All of this is before we even discuss the problem of in-group bias. Welfare does not block assimilation and prevent social mixing, for the phenomenon of parallel societies would happen regardless. We all understand that, for example, Indians prefer to hire and work with Indians, the Chinese with the Chinese, Arabs with Arabs, etc. Even if you end welfare, you would still find these migrants naturally coming together, because of course they will. It is always easier to get along with people from the same cultural tradition as yourself; it is natural. This is why bonds of blood matter. If you are born in Britain to a British parent in a community which is more than 50% British, you will become part of the cultural continuity of Britain almost by default. It will be as natural to you as swimming is to a duck.
You can try and toy with the edges and the parameters, you do what Sweden has done and require migrants be spread thin across the country, but unless you force inter-marriage, you will still find that the Afghans will marry the Afghans in order to have Afghan babies, the Pakistanis will marry the Pakistanis to have Pakistani babies, and the Japanese will marry the Japanese to have Japanese babies.
So no, it is not “more nostalgic than functional”, the very core of a functional state requires a shared myth and a shared history. A shared value system, culture and sense of belonging. All of these things can only be passed down by blood.

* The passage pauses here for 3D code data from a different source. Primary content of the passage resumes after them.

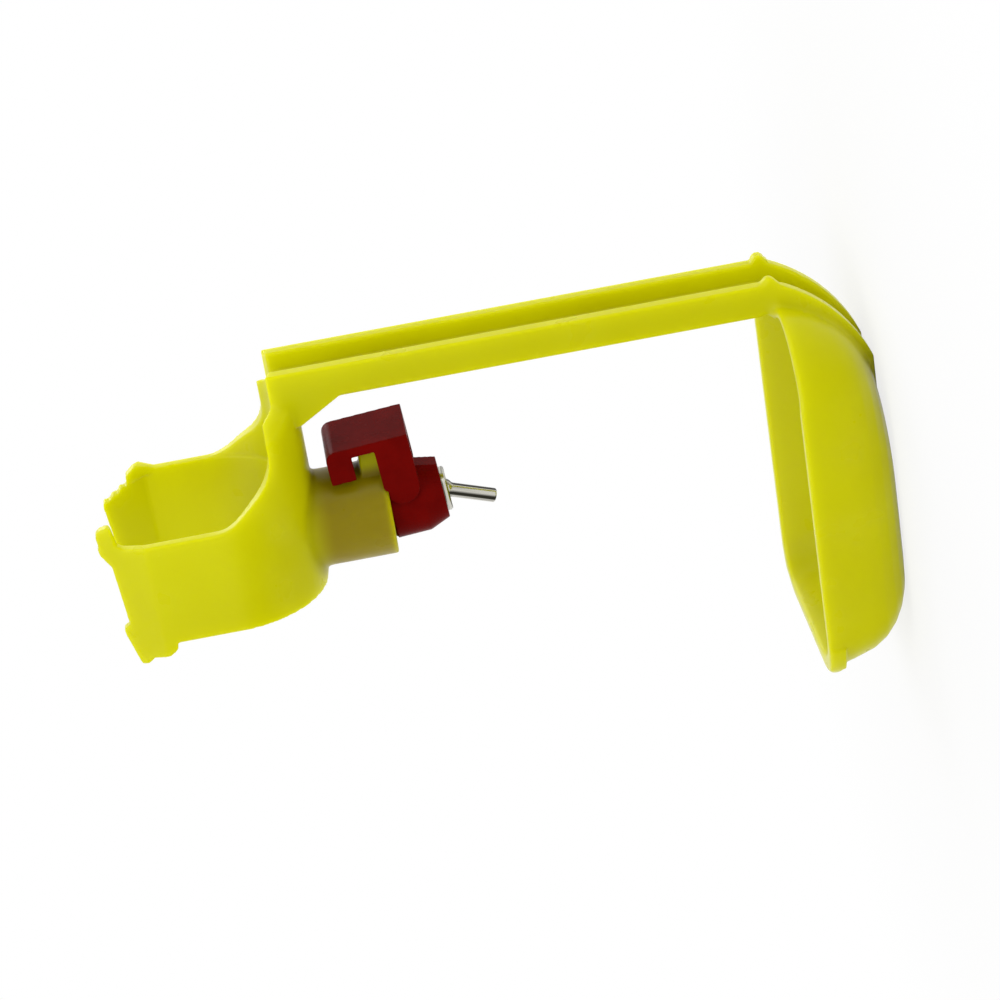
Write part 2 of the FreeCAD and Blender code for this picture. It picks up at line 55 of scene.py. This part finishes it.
# ---------------------------------------------------------------- places of the CAD forms
# the neck, and the plug that rocks about its O-ring in it
NECK_R = 7.5 * MM
NECK_END = -27.2 * MM
STEM_TOP = -17.4 * MM
O_RING_Z = -21.9 * MM
PLUG_COCK = math.radians(4.2)
# the trigger pin; its heights count from the middle of its ball
PIVOT_Z = -35.6 * MM
PIN_LEAN = math.radians(24.0)
PIN_R = 1.1 * MM
PIN_ROUND = 0.4 * MM
PIN_TIP = -8.3 * MM
PIN_TOP = -1.35 * MM
PIN_BALL_R = 1.6 * MM
PIN_BALL_FOOT_R = 1.18 * MM
# the saddle round the pipe
SADDLE_IN = 12.75 * MM
SADDLE_OUT = 14.4 * MM
SADDLE_MIDDLE = -1.7 * MM
# the cup's rim, and the arc of the two ribs on its heel
RIM_Z = -89.0 * MM
RIB_HEEL_R = 25.8 * MM
RIB_HEEL_Y = 3.4 * MM
RIB_HEEL_UP = 10.1 * MM
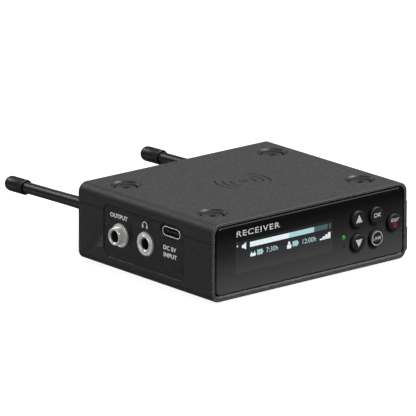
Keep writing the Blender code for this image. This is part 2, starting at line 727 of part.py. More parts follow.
# ---------------------------------------------------------------- aerials
def make_aerial(kit, side_name, side):
    x = side * AERIAL_X
    axis_point = (x, 0, AERIAL_Z)
    pivot = (x, AERIAL_PIVOT_Y, AERIAL_Z)
    bushing = [
        (BUSHING_BORE, BUSHING_BACK),
        (BUSHING_RADIUS, BUSHING_BACK),
        (BUSHING_RADIUS, HALF_D + 0.1),
        (BUSHING_FLANGE, HALF_D + 0.1),
        (BUSHING_FLANGE, HALF_D + 0.9),
        (BUSHING_FLANGE - 0.2, HALF_D + 1.1),
        (BUSHING_BORE, HALF_D + 1.1),
    ]
    add(f"antenna_bushing_{side_name}", turned("Y", axis_point, bushing), kit["steel"])
    make_knuckle(kit, side_name, pivot)
    make_rod(kit, side_name, pivot)
    pin = rod("X", pivot, 0.6, -3.2, 3.2, 14)
    add(f"antenna_pin_{side_name}", pin, kit["steel"], pivot)


def make_knuckle(kit, side_name, pivot):
    """The swivelling fork: a stem in the bushing, a round base and two ears."""
    x, y, z = pivot
    base = HALF_D + 1.3
    stem = [
        (0, BUSHING_BACK + 0.8),
        (STEM_RADIUS, BUSHING_BACK + 0.8),
        (STEM_RADIUS, base),
        (KNUCKLE_RADIUS, base),
        (KNUCKLE_RADIUS, base + 0.8),
        (KNUCKLE_RADIUS - 0.2, base + 1.0),
        (0, base + 1.0),
    ]
    knuckle = add(f"antenna_knuckle_{side_name}", turned("Y", (x, 0, z), stem), kit["inner"], (x, base, z))
    ear = [(base + 0.5, z - EAR_RADIUS), *arc(y, z, EAR_RADIUS, -90, 90, 10), (base + 0.5, z + EAR_RADIUS)]
    near, far = EAR_X
    join(knuckle, prism("X", ear, x - far, x - near), prism("X", ear, x + near, x + far))
    cut(knuckle, rod("X", pivot, EYE_BORE, -4, 4, 14))


def make_rod(kit, side_name, pivot):
    """The whip, with its hinge eye and slight droop, and the round cap at its tip."""
    x, y, z = pivot
    ring = rod("X", pivot, EYE_RADIUS, -EYE_HALF, EYE_HALF)
    eye = add(f"antenna_rod_{side_name}", ring, kit["rubber"], pivot)
    neck_x = EYE_HALF - 0.05
    neck = box((x - neck_x, x + neck_x), (y, y + 3.8), (z - NECK_HALF, z + NECK_HALF))
    cap_start, tip = CAP_START, AERIAL_TIP
    whip = turned(
        "Y",
        (x, 0, z),
        [
            (0, y + 3.0),
            (ROD_BASE_RADIUS - 0.35, y + 3.0),
            (ROD_BASE_RADIUS, y + 3.5),
            (ROD_RADIUS, y + 18),
            (ROD_RADIUS, cap_start + CAP_BORE_DEPTH - 0.2),
            (0, cap_start + CAP_BORE_DEPTH - 0.2),
        ],
    )
    bore, crown = ROD_RADIUS + 0.1, tip - CAP_RADIUS
    dome = [(radius, along) for along, radius in arc(crown, 0, CAP_RADIUS - 0.05, 90, 0, 6)]
    cap = turned(
        "Y",
        (x, 0, z),
        [(0, cap_start + CAP_BORE_DEPTH), (bore, cap_start + CAP_BORE_DEPTH)]
        + [(bore, cap_start), (CAP_RADIUS - 0.2, cap_start)]
        + [(CAP_RADIUS, cap_start + 0.25)]
        + [(max(radius, 0), along) for radius, along in dome[:-1]]
        + [(0, tip - 0.05)],
    )
    for shape in (neck, whip, cap):
        bmesh.ops.rotate(shape, cent=pivot, matrix=tilt("X", -AERIAL_DROOP), verts=shape.verts)
    join(eye, neck, whip)
    cut(eye, rod("X", pivot, EYE_BORE, -4, 4, 14))
    add(f"antenna_cap_{side_name}", cap, kit["rubber"], pivot)


# ---------------------------------------------------------------- assembly
def main():
    for obj in list(bpy.data.objects):
        bpy.data.objects.remove(obj)
    kit = materials()
    make_top_shell(kit)
    make_bottom_shell(kit)
    make_stack_screws(kit)
    make_feet(kit)
    make_case_screws(kit)
    make_front_panel(kit)
    make_rear_panel(kit)
    make_connector_plate(kit)
    make_buttons(kit)
    make_lenses(kit)
    make_front_electronics(kit)
    make_jack(kit, "mic_jack", MIC_Y, MIC_FRONT)
    make_jack(kit, "headphone_jack", PHONES_Y, PHONES_FRONT)
    make_usb(kit)
    make_main_board(kit)
    make_ribbon(kit)
    make_tray(kit)
    make_cells(kit)
    make_contacts(kit)
    make_door(kit)
    make_latch(kit)
    make_hinge_pin(kit)
    for side_name, side in (("left", -1), ("right", 1)):
        make_aerial(kit, side_name, side)


main()
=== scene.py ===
"""Looks of the portable wireless receiver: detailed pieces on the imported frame, studio and camera.

Shapes are built in millimetres in the row frame (+Z up, display front towards -Y)
and turned into metres when they become objects.
"""

import json
import math

import bmesh
import bpy
from mathutils import Matrix, Vector


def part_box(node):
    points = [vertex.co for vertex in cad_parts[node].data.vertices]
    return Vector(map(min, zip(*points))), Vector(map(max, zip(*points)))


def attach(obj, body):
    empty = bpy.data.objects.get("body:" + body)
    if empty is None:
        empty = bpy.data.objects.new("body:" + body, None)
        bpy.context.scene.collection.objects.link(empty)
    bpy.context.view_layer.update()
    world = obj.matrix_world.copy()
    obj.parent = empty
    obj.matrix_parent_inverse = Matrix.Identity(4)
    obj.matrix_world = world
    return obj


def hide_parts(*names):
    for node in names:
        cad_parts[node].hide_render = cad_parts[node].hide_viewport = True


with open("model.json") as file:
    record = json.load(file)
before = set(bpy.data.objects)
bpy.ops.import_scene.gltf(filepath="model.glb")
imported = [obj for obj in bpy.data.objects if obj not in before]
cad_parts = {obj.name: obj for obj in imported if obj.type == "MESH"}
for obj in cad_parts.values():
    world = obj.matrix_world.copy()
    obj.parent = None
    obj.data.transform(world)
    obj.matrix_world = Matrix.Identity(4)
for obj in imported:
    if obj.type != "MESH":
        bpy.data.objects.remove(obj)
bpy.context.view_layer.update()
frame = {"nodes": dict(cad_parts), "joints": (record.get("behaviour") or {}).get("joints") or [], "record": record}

SCALE = 0.001


def span(node):
    """A CAD node's low and high corners in millimetres."""
    low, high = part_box(node)
    return [value / SCALE for value in low], [value / SCALE for value in high]


def middle(node):
    low, high = span(node)
    return [(a + b) / 2 for a, b in zip(low, high)]


# ---------------------------------------------------------------- sizes taken from the frame
HALF_W, HALF_D, HEIGHT = span("top_shell")[1]
PANEL_LOW, PANEL_HIGH = span("front_panel")
PLATE_LOW, PLATE_HIGH = span("connector_plate")
PANEL_FACE = PANEL_LOW[1]
PLATE_FACE = PLATE_LOW[0]
FLOOR_Z = span("foot_front_left")[0][2]

# ---------------------------------------------------------------- sizes in millimetres
PAST, FAR = 1.0, 5.0  # how far small and large cutters reach past a face
ROOT = 0.4  # how far posts and wells reach into the ceiling
TOP_RADIUS, BOTTOM_RADIUS, EDGE_ROUND, CASE_BEVEL = 3.3, 3.0, 0.35, 0.09
SPLIT_Z, SEAM = 19.7, 0.16
SPLIT_DROP, SPLIT_SLOPE_START, SPLIT_LEDGE = 0.9, 6.0, 0.3
WALL, FLOOR_THICK, CEILING = 1.5, 1.7, 24.3
CAVITY_RADII = (2.4, 1.6)
POCKET_DEPTH, POCKET_OVERLAP = 2.0, 0.3
OPENING, OPENING_RADII = (-40.7, 1.85, 40.7, 25.05), (2.6, 2.2)
LIP_SIDE, LIP_LOW, LIP_DEPTH = 0.05, 0.5, 0.4
PLATE_CORNER, PLATE_GAP, PLATE_BEVEL = 2.87, 0.03, 0.27
DOOR_SIDE_X, DOOR_END_Y, DOOR_SILL = 39.8, 28.2, 2.0
HINGE_X, HINGE_Z, LUG_RADIUS = 41.3, 3.2, 0.95
PIN_BORE, PIN_START = 0.5, -31.25
LUGS_Y = ((-31.0, -29.4), (25.6, 27.2))
RECESS_RIM, RECESS_FLOOR, RECESS_DEPTH = 5.1, 4.05, 0.85
RECESS_ROUND, RECESS_FALL, RECESS_WELL = 0.3, 0.22, 2.0
RECESS_WALL = ((0.06, 0.24), (0.22, 0.52), (0.5, 0.76))  # inward from the rim, below the top
WELL_RADIUS, WELL_LOW = 5.3, 21.2
MARK_CENTRE, MARK_RING, MARK_ARCS = (0.6, 0.6), (1.0, 1.45), (4.2, 6.7, 9.2)
MARK_HALF_ANGLE, MARK_WIDTH, MARK_DEPTH = 42, 0.42, 0.4
POST_RADIUS, POST_FOOT, POST_INSET = 2.1, 1.2, 10.0
BOARD_POSTS, EDGE_POSTS = (15.6, 17.6), (19.0, 19.3)  # end of the lower post, start of the upper
FOOT_POCKET, FOOT_POCKET_TOP = 4.6, 0.7
SCREW_HEAD, SCREW_HEAD_TOP, SCREW_SHANK, SCREW_END = 2.2, 1.3, 1.2, 20.0
FASCIA_GAP, FASCIA_LOW_GAP = 0.5, 0.35
KEY_HOLE, KEY_RADIUS, KEY_SKIRT, KEY_SKIRT_Y = 3.12, 2.95, 0.55, -32.1
PRINT_PROUD = 0.02  # how far the signs stand off the face they are printed on
BAR_LOW, BAR_HIGH = 16.2, 17.9
CORNERS = ("front_left", "front_right", "rear_left", "rear_right")
BUTTONS = ("up", "down", "set", "sync", "escape")
JACKS = ("mic_jack", "headphone_jack")

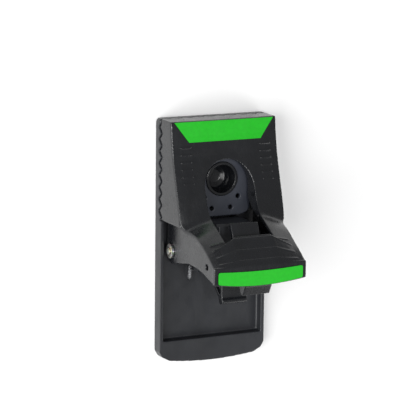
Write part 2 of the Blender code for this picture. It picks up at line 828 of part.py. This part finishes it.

I accept that liberalism as a political philosophy has only a very thin, abstract, non-substantive conception of the good life and needs to be filled out with thicker notions like Aristotelian virtue, or like medieval Chivalry - not literally these value systems, but something equivalent. I think there is such a shared value system in our advanced societies: creativity, self-development, life-long learning, contributing to public debate, to civic life, entrepreneurship, charity etc. I do not think that relatively small groups like individual European nations have a very distinct ethos. I accept that cultural memory is important but as a German who moved to England as a student attracted by Anglosaxon philosophy I can identify with this culture, history and institutions. I feel your approach is too narrow. I am an architect and architecture is now world architecture and we export globally. Literature is world literature, world cinema, and of course science, technology etc. Finally, your underestimation of prosperity (= material freedom through technology and productivity gains) is naive. The same applies to liberty (social freedom). Every mobile creature cherishes free exploration and tries to escape shackles and being controlled. The attraction of prosperity and liberty is universal and explains all migration streams. We have a problem if people so attracted do not comprehend the cultural predonditions of the achievement of prosperity and liberty and want to maintain their inherited ways that cannot create those achievements.
my main problem with uneducated mass migration from culturally distant places is that this starts to undermine the very few prosperity engines (including UK) that are well functioning to deliver liberty, prosperity and further innovation. high talent immigration on the other hand I welcome for the sake of us here and indeed for the sake of world society/prosperity. there is no cultural adaptation problem here.